Syriana deja desnudo al emperador, cuestiona la validez de nuestras bases éticas y económicas, y plantea interrogantes tenebrosos
Si en su guión para Traffic (2000) Stephen Gaghan aspiraba a reflejar el complejo universo de la distribución y el consumo de la droga, certificando de paso la inutilidad y las incoherencias de la lucha contra el fenómeno, en Syriana se atreve a más: la pretensión de esta película, que también dirige, es la de describir el juego de poderes establecido alrededor de la producción de petróleo en Oriente Medio. Y sus conclusiones son demoledoras.

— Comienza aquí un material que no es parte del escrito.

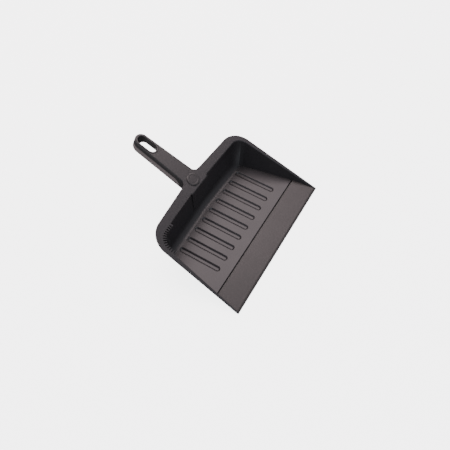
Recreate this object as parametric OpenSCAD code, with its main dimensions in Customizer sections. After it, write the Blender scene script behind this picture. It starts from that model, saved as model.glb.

Esta ambición no se manifiesta en forma de panfleto didáctico o documental. Gaghan presta a la historia la estructura de uno de esos best-sellers en los que cada capítulo concierne a un personaje y un escenario, y en los que va creciendo la tensión hasta alcanzar un final que liga todas las acciones y les otorga un sentido global: Bob Barnes (George Clooney) es un agente de la CIA a quien se encarga la eliminación de un príncipe árabe. Bennett Holiday (Jeffrey Wright) trabaja para el departamento de justicia norteamericano y busca irregularidades en la fusión de dos compañías petroleras. Arash (Kayvan Novak) es despedido de su trabajo en una refinería debido precisamente a esa fusión y se ve atraído hacia el terrorismo integrista. Bryan Woodman (Matt Damon) busca oportunidades de negocio en la región...
En el reparto encontramos además a Chris Cooper, Amanda Peet, Tim Blake Nelson o Christopher Plummer. Todos ellos encarnan con aplomo a los numerosos peones que Gaghan dispone en el tablero internacional, y cuyos movimientos sirven para revelar cómo Estados Unidos intenta controlar un recurso natural de inmenso poder estratégico, sin importar las consecuencias que ello pueda acarrear a las sociedades árabes o incluso a las instituciones del mundo desarrollado. Syriana, término creado por los norteamericanos para designar genérica e interesadamente a todas esas naciones entre Marruecos y Pakistán a las que solo se ve como torres de extracción, no aportará nada nuevo a quien esté acostumbrado a leer ensayos sobre el tema; pero a un público de a pie y receptivo puede suponerle un shock por su acierto al dejar desnudo al emperador, cuestionar la validez de todas nuestras bases éticas y económicas, y plantear interrogantes tenebrosos: ¿Hasta cuándo podrá Occidente imponer unas normas de juego que bajo las apariencias solo sirven para mantener nuestro estilo de vida? ¿Cómo se combate un radicalismo musulmán cebado día a día desde nuestras posiciones? ¿Vencerán a largo plazo los efectos de la globalización económica, o la lucha por unos recursos casi agotados terminarán por romper las hipócritas relaciones entre sistemas antagónicos?
Es obligado señalar que en muchos momentos el film resulta más interesante por el planteamiento de estas cuestiones que por su desarrollo argumental, elíptico y confuso. No se logra implicar al espectador en los problemas personales de los protagonistas. Y la realización no pasa de lo correcto, se basa única y exclusivamente en el montaje. Pero la apuesta es tan alta, y el discurso tan convincente, que uno se pregunta por qué Syriana no ha tenido la repercusión de, por ejemplo, Brokeback Mountain. Quizás es otra muestra de cómo en Europa y Estados Unidos seguimos debatiendo el sexo de los ángeles mientras los demonios, internos y externos, amenazan con tirar la puerta abajo.